The International Organization for Migration (IOM) on Tuesday announced that its staff in Niger and Libya have documented “shocking events” of the trading of migrants on the North African migrant routes in Libya.

The IOM in a statement on its website described the migrant routes as ‘slave markets’ where hundreds of young Africans traveling to Libya are tormented.

A Senegalese migrant whose name was not given but was rescued told the IOM staff that while trying to travel north through the Sahara, he arrived in Agadez, Niger, where he was told he would have to pay about USD 320 to continue to Libya.

An IOM staff from Niger also reported that “Sub-Saharan migrants were being sold and bought by Libyans, with the support of Ghanaians and Nigerians who work for them,”

That claim was confirmed by the Senegalese migrant who described being ‘bought’ and then being brought to his first ‘prison’, a private home where more than 100 migrants were held as hostages.

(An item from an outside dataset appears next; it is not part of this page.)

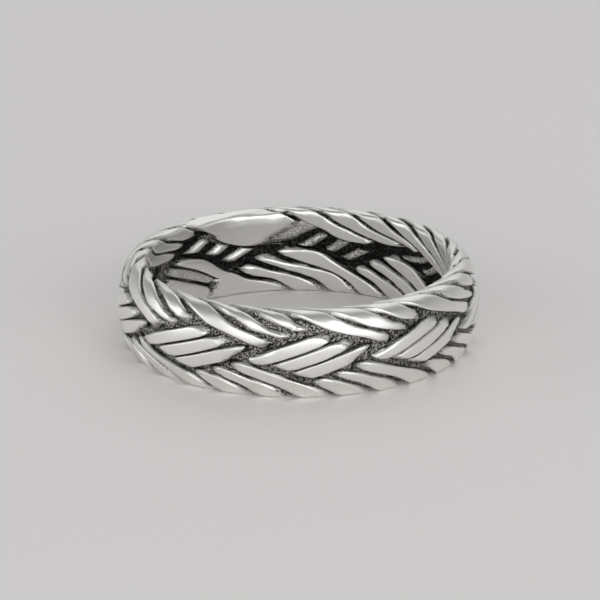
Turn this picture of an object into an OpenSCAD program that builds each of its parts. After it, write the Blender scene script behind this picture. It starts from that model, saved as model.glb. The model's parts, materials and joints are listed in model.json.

According to the IOM kidnappers make the migrants call their families back home, and often suffered beatings while on the phone so that their family members could hear them being tortured.

This Senegalese migrant was asked to pay about USD 480 to be released from his first prison, which he couldn’t raise.

He was then ‘bought’ by another Libyan, who brought him to a bigger house – where a new price was set for his release: about USD 970, to be paid via Western Union or Money Gram to someone called ‘Alhadji Balde’, said to be in Ghana.

Similar accounts like that of the Senegalese migrant were shared by other migrants according to the statement from the IOM.